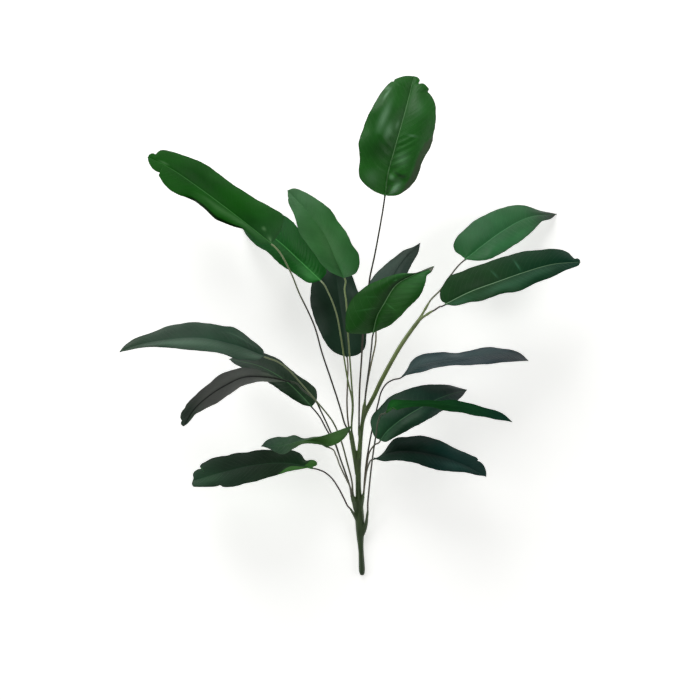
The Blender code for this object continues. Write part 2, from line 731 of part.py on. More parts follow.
def add_petiole(name, leaf, surface, start, start_along, collection):
    """A stalk from its socket to the end of its leaf's midrib."""
    centre = BLADE_COLUMNS // 2
    base = surface[0, centre]
    along = unit(surface[1, centre] - base)
    across = unit(surface[0, -1] - surface[0, 0])
    front = np.cross(across, along)
    side = -1.0 if leaf["face"] == "upper" else 1.0
    end = base + side * 0.5 * MIDRIB_THICKNESS * front - TOUCH_GAP * along
    route = [start, start + STRAIGHT_START * start_along]
    route += [at_pixel(*point) for point in leaf["petiole"]]
    route += [end - STRAIGHT_END * along]
    share = np.linspace(0.0, 1.0, PETIOLE_POINTS - 2)
    points = np.vstack((start, smooth_curve(route[1:], share), end))
    radii = np.linspace(PETIOLE_FOOT_RADIUS, PETIOLE_END_RADIUS, len(points))
    material = plain_material(name + "_olive", PETIOLE_COLOUR, STEM_ROUGHNESS)
    add_tube(name, points, radii, PETIOLE_SIDES, collection, material)


def add_main_stem(collection):
    """The stake, column and arms, joined into one solid with a flat where the stake lies."""
    material = plain_material("stem_green", STEM_COLOUR, STEM_ROUGHNESS)
    arms = bpy.data.collections.new("stem_arms")
    bpy.context.scene.collection.children.link(arms)
    meshes = []
    for name, arm in STEM_ARMS.items():
        path = np.array(arm["path"], float)
        tube = add_tube(name, at_pixel(*path[:, :3].T), path[:, 3] * MM, STEM_SIDES, arms, material)
        mesh = evaluated_mesh(tube)
        bm = bmesh.new()
        bm.from_mesh(mesh)
        bmesh.ops.remove_doubles(bm, verts=bm.verts, dist=WELD_DISTANCE)
        bm.to_mesh(mesh)
        bm.free()
        place = tube.matrix_world.copy()
        bpy.data.objects.remove(tube)
        solid = bpy.data.objects.new(name, mesh)
        solid.matrix_world = place
        arms.objects.link(solid)
        meshes.append(solid)
    stem = meshes[0]
    arms.objects.unlink(stem)
    stem.name = "main_stem"
    collection.objects.link(stem)
    union = stem.modifiers.new("arms", "BOOLEAN")
    union.operation = "UNION"
    union.operand_type = "COLLECTION"
    union.collection = arms
    joined = evaluated_mesh(stem)
    stem.modifiers.remove(union)
    flatten_underside(joined)
    joined.shade_smooth()
    joined.set_sharp_from_angle(angle=STEM_CREASE)
    stem.data = joined
    for solid in meshes[1:]:
        bpy.data.objects.remove(solid)
    bpy.data.collections.remove(arms)


def build():
    for thing in list(bpy.data.objects):
        bpy.data.objects.remove(thing)
    plant = bpy.data.collections.new("banana_plant")
    bpy.context.scene.collection.children.link(plant)
    add_main_stem(plant)
    starts = {}
    for arm in STEM_ARMS.values():
        for name, start, along in socket_ends(arm):
            starts[name] = (start, along)
    for index, (name, leaf) in enumerate(LEAVES.items()):
        surface = add_blade("leaf_" + name, leaf, RIPPLE_SHIFT * index, plant)
        add_petiole("petiole_" + name, leaf, surface, *starts[name], plant)


build()
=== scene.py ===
import math

import bpy
import numpy as np
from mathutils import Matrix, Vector


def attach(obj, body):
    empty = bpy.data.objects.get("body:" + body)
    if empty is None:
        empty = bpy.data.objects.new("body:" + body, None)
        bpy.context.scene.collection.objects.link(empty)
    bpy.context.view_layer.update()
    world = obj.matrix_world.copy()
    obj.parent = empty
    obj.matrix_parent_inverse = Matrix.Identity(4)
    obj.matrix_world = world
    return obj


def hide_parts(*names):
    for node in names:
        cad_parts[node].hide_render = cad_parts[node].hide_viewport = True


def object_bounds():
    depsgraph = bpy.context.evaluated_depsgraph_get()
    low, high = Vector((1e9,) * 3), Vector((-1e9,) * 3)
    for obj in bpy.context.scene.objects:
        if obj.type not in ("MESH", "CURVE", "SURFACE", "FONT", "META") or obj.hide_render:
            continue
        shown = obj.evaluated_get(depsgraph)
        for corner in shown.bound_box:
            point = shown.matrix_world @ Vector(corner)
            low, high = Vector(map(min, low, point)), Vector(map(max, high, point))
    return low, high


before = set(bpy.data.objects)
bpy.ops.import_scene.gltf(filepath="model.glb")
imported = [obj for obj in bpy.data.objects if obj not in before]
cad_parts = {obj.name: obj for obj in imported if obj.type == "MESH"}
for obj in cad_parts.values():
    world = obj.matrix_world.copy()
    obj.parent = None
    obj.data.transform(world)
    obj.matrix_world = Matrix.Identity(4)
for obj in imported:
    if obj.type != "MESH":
        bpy.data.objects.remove(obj)  # the solid parts, all riding on the body "root"
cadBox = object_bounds()
print("frame loaded with", len(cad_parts), "parts")

# Artificial banana plant, laid on its back: +Y runs from the stake to the top leaf, its front faces up.
mm = 0.001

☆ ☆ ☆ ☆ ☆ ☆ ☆

■ **DO THIS**:
Search the listing for the word "imported" and return each line that holds it.

■ **WRITTEN REPLY**:
imported = [obj for obj in bpy.data.objects if obj not in before]
cad_parts = {obj.name: obj for obj in imported if obj.type == "MESH"}
for obj in imported:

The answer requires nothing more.